If I have fear and chicken out, I will definitely regret it.

If I fail and kick my own butt, I will feel worse.

If I am empty whether I am alone or not, I am cut off from myself.

All three statements also show me where I am unavailable in my own life. I am cut off from the joy or pain of an experience because anything that stands in the way of my emotional experience means I’m unavailable in some capacity–even though I may feel something, like torture or fleeting joy.

The problem when I say yes to some activity or action is that everything emotionally turns off inside of me. Do you know what I mean? You promise to do something. It could be fun like going on vacation, attending an event or being with someone you love or like. BUT there’s a part of you missing. The part which holds back from the full experience.

The reasons vary, but there’s a withholding of emotional connection just in case it doesn’t work, something goes wrong and it is necessary to remain invulnerable.

Have you experienced this in your own life?

Not Being Present

Look back at times when you were present somewhere, but the memory is a blur; you were emotionally unavailable to the experience. Now bring it forward and see where you won’t allow yourself to feel your feelings during some activity, especially with other people. Where are you guarded?

It took me a long time to see all the ways I could numb out or duck and hide from an experience, and for the most part it was from a lack of clarity. Making commitments I didn’t want to make, but feeling compelled to do it because of some expectation.
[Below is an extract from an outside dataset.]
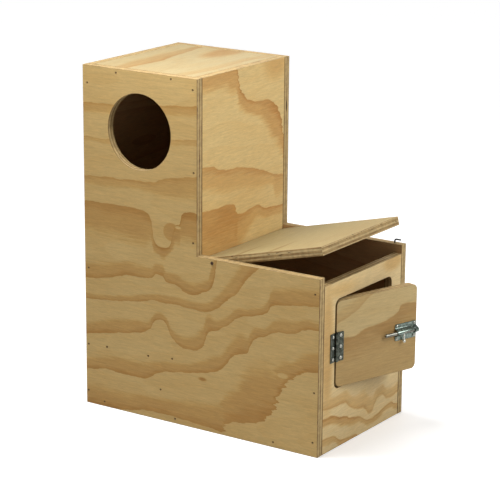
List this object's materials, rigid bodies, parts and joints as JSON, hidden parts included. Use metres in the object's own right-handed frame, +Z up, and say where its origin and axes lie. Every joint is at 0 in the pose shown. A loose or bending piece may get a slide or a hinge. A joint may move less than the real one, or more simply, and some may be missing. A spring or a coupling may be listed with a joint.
{
  "type": "bird nest box",
  "caption": "L-shaped plywood nest box: tall tower with a round entrance hole, low nest chamber with a pivoting lid, and a hinged inspection door with a barrel bolt.",
  "frame": {"origin": "middle of the box's footprint, on the plane that it stands on", "axes": "+Z up; +X from the tower to the end wall with the door; the entrance hole faces -Y"},
  "size_m": [0.5506, 0.2826, 0.61],
  "materials": {
    "ply_face": "sanded bare pine plywood with bold rotary-cut figure",
    "ply_pale": "sanded bare pine plywood with faint figure",
    "ply_inner": "bare plywood, unsanded inner face",
    "zinc": "bright zinc plate",
    "ladder_wire": "galvanised wire",
    "dark_steel": "dull darkened steel"
  },
  "bodies": {
    "box": {"front_panel": "ply_face", "back_panel": "ply_face", "left_wall": "ply_face", "tower_wall": "ply_face", "top_panel": "ply_pale", "floor_panel": "ply_inner", "end_panel": "ply_face", "landing_shelf": "ply_inner", "landing_riser": "ply_inner", "ladder": "ladder_wire", "ladder_staple_1": "ladder_wire", "ladder_staple_2": "ladder_wire", "ladder_staple_3": "ladder_wire", "ladder_staple_4": "ladder_wire", "lid_pivot_front": "dark_steel", "lid_pivot_back": "dark_steel", "hinge_fixed_leaf": "zinc", "hinge_pin": "zinc", "hinge_fixed_screw_1": "zinc", "hinge_fixed_screw_2": "zinc", "hinge_fixed_screw_3": "zinc", "keeper": "zinc", "keeper_screw_1": "zinc", "keeper_screw_2": "zinc"},
    "lid": {"lid": "ply_pale"},
    "lid_hook": {"lid_hook": "dark_steel"},
    "door": {"door": "ply_face", "hinge_door_leaf": "zinc", "hinge_door_screw_1": "zinc", "hinge_door_screw_2": "zinc", "hinge_door_screw_3": "zinc", "bolt_plate": "zinc", "bolt_screw_1": "zinc", "bolt_screw_2": "zinc", "bolt_screw_3": "zinc", "bolt_screw_4": "zinc"},
    "bolt_rod": {"bolt_rod": "zinc"},
    "bolt_knob": {"bolt_knob": "zinc"}
  },
  "joints": [
    {"name": "lid_hinge", "type": "hinge", "parent": "box", "child": "lid", "pos_m": [0.029, 0, 0.301], "axis": [0, -1, 0], "range_deg": [-13.7, 82]},
    {"name": "door_hinge", "type": "hinge", "parent": "box", "child": "door", "pos_m": [0.2455, -0.08875, 0.18], "axis": [0, 0, -1], "range_deg": [-18.3, 151.7]},
    {"name": "bolt_slide", "type": "slide", "parent": "door", "child": "bolt_rod", "axis": [0.314, 0.9494, 0], "range_m": [0, 0.02]},
    {"name": "knob_turn", "type": "hinge", "parent": "bolt_rod", "child": "bolt_knob", "pos_m": [0.29431, 0.04994, 0.18], "axis": [-0.314, -0.9494, 0], "range_deg": [0, 90]},
    {"name": "hook_turn", "type": "hinge", "parent": "box", "child": "lid_hook", "pos_m": [0.224, 0.1325, 0.308], "axis": [0, 0, -1], "range_deg": [-90, 90]}
  ]
}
Commitments run the gamut in life. Even if we state a commitment, how much of us emotionally actually shows up?

Are you 100% together when you show up for your job, or is it just a part of you, similar to a robot, devoid of emotions? We often do this when we don’t want to make a decision to change something in our life. We emotionally check out!

We intellectualize all the different parts of our lives, including our relationships with other people. We only allow a part of ourselves to show up, keeping some aspect held back. And then we wonder how we draw other emotionally unavailable people to our lives! How is it we don’t see ourselves in that light? Well, for most of us, we think we are fine. Our self-perception is that we have love to offer, but in reality, we have as much junk in the way as the next person.

Being emotionally unavailable means we cannot experience fulfillment, not only through our relationships, but anywhere.

I knew a guy who was performing in triathlons. It gave him the opportunity to check out emotionally from his life and just focus on training. After each race he would do okay–not winning, but not at the bottom of the cellar. He felt empty, alone and not sure what to do with himself. He had given everything ‘he felt he had’ to the race, but in reality, he only gave the part that was available within him.

Had he been fully present to the experience, he would’ve proceeded to connect himself openly and readily to this endeavor, feel his feelings, which would’ve been fulfilling whether he won or lost. Instead he had just invested in avoiding other parts of his life he didn’t want to change.

Deprivation and Distraction

Think about all the times you’ve said no to something, which you’ve deeply longed for yourself. Perhaps even to a once-in-a-lifetime opportunity, but fear took over and shut down your emotional aspiration. All the intellectual rationale kept you from being available to what you really fancied.

Or how about the fear of failure? Most of us put cushioning or something in between us and the possibility of failure. We don’t want to feel it, so we try to protect ourselves, only to find we can’t let go of that loss as times goes on.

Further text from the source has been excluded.